REUTERS/Toby Melville/File Photo
The
ONS said the biggest drag to first-quarter growth came from retailers and
hotels, which had been hurt by higher prices. Last week it said retail sales
suffered their biggest quarterly fall since 2010.
Despite the pick-up in inflation, the Bank of England is widely expected to keep
interest rates at their record low of 0.25 percent as it waits to see the full
impact of Brexit on the country's economy.
SLOWDOWN
British growth last year relied heavily on consumer spending -- to the extent
that household saving fell to a record low -- while the boost some exporters
have felt from a weaker currency has yet to revive the economy as a whole.
Businesses ranging from coffee shops to carpet fitters have reported tougher
trading conditions, though some cheaper clothing chains are doing well.
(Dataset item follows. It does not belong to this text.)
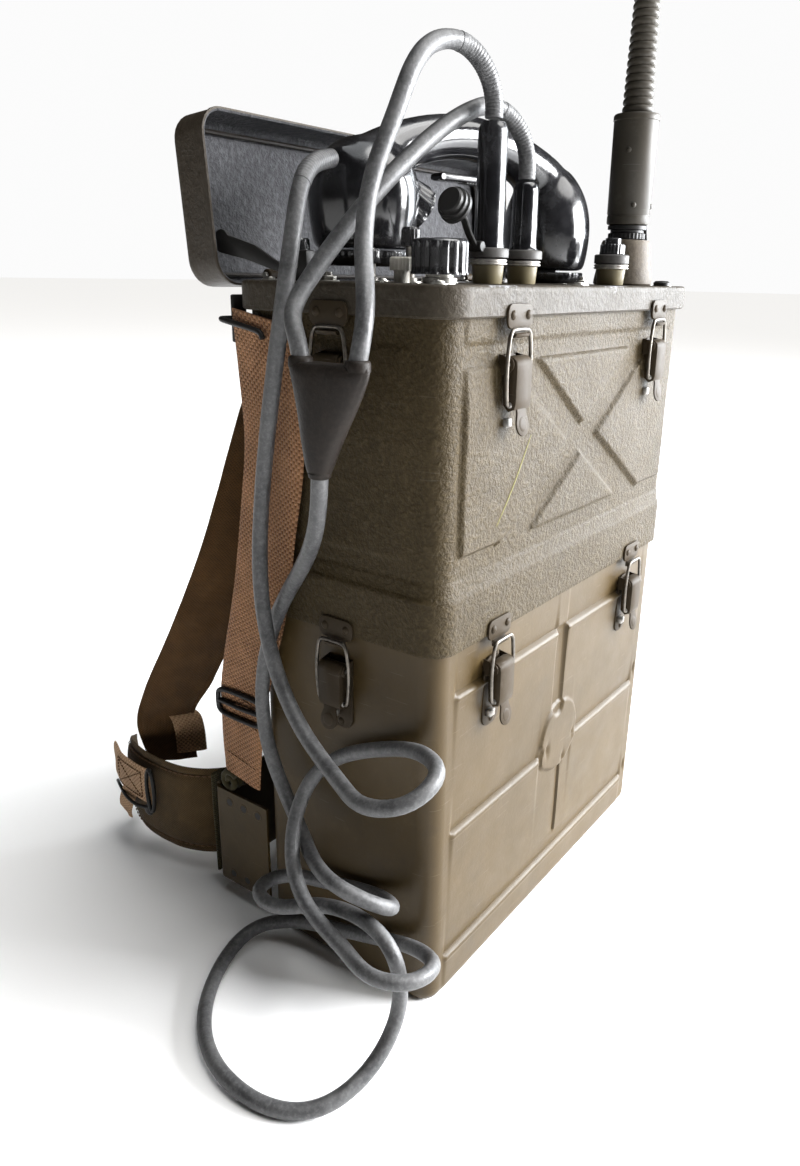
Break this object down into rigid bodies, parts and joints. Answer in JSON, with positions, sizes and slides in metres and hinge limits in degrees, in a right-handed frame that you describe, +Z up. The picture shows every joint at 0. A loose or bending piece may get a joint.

The ONS said GDP growth in year-on-year terms rose to 2.1 percent from 1.9
percent in the final three months of 2016, the strongest rate since the second
quarter of 2015.
The BoE and the International Monetary Fund forecast growth of 2.0 percent this
year before a modest slowdown in 2018. Most private-sector economists see weaker
growth this year.
Britain's dominant services sector grew 0.3 percent in the first quarter, the
weakest rate in two years, after growth of 0.8 percent in late 2016, the ONS
said. Industrial output also rose 0.3 percent while construction expanded by 0.2
percent.
(Editing by Jeremy Gaunt)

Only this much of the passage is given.